At a time when what is “normal” today would have been unimaginable just weeks ago, we at the Watson Institute are more determined than ever to deliver upon our mission, the promotion of a more just and peaceful world through research, teaching, and public engagement. And, though we are now by necessity working remotely -- apart from one another, apart from our students, and apart from our broader array of global partners and audiences -- we feel more than ever the importance of community, of remaining connected, and of learning from one another.
Like so many of you across the world, our staff and faculty have been working with extraordinary commitment, creativity, and good will to ensure the continuity of our operations. With respect to our research, much of which directly relates to the challenges surrounding COVID-19, we are sharing our findings through articles, podcasts, and videos, but also exploring ways you can interact directly with our researchers in real time through virtual events. While we cannot meet face-to-face for the time being, we believe as fervently as ever that learning is a social experience.

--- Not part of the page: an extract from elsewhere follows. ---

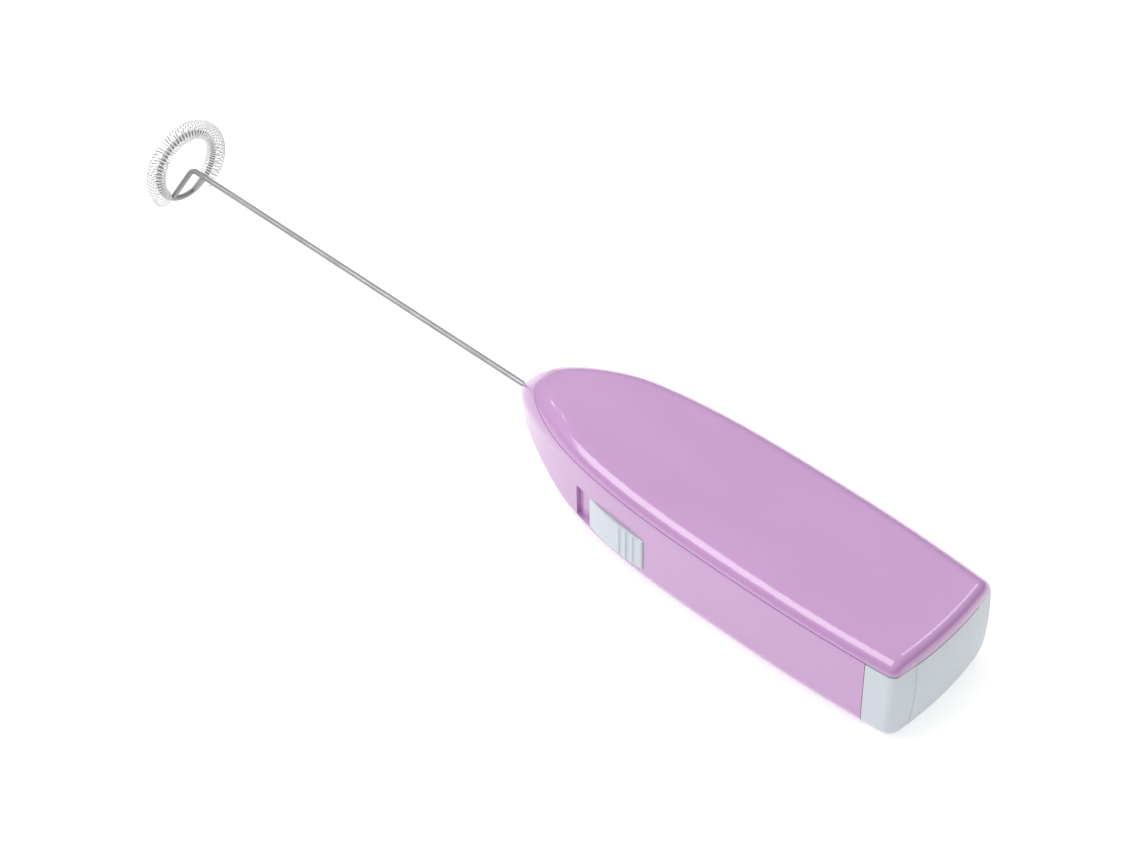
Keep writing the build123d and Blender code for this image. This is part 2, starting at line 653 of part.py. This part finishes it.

On the teaching front, as we begin remote education for all courses of instruction, we remain as committed as ever to the fundamentals of liberal arts education: free and open debate, evidence-based argumentation, and critical thinking. But, we add to that additional amounts of empathy toward our students, some of whom are facing great hardship, all of whom have experienced great dislocation, and none of whom could have imagined a spring semester quite like this one. Just as we are experimenting with staying connected in our public programming, so too are we experimenting with new modes of connecting with our students remotely, whether during regular class meetings, office hours, or virtually any time that works. Nobody wished for the present situation. However, I believe it offers us a chance to draw closer together rather than farther apart.
For everybody in our community, no matter where you are in the world or how you might be connected to the Institute, I ask only one thing of you: participation. Let us know how you’re doing, educate us through your wisdom and insights, and, tell us how we can do better.
Working together, we will not just get through the challenges of the present, but will accelerate our search for knowledge and insight that will permit better global outcomes for the future.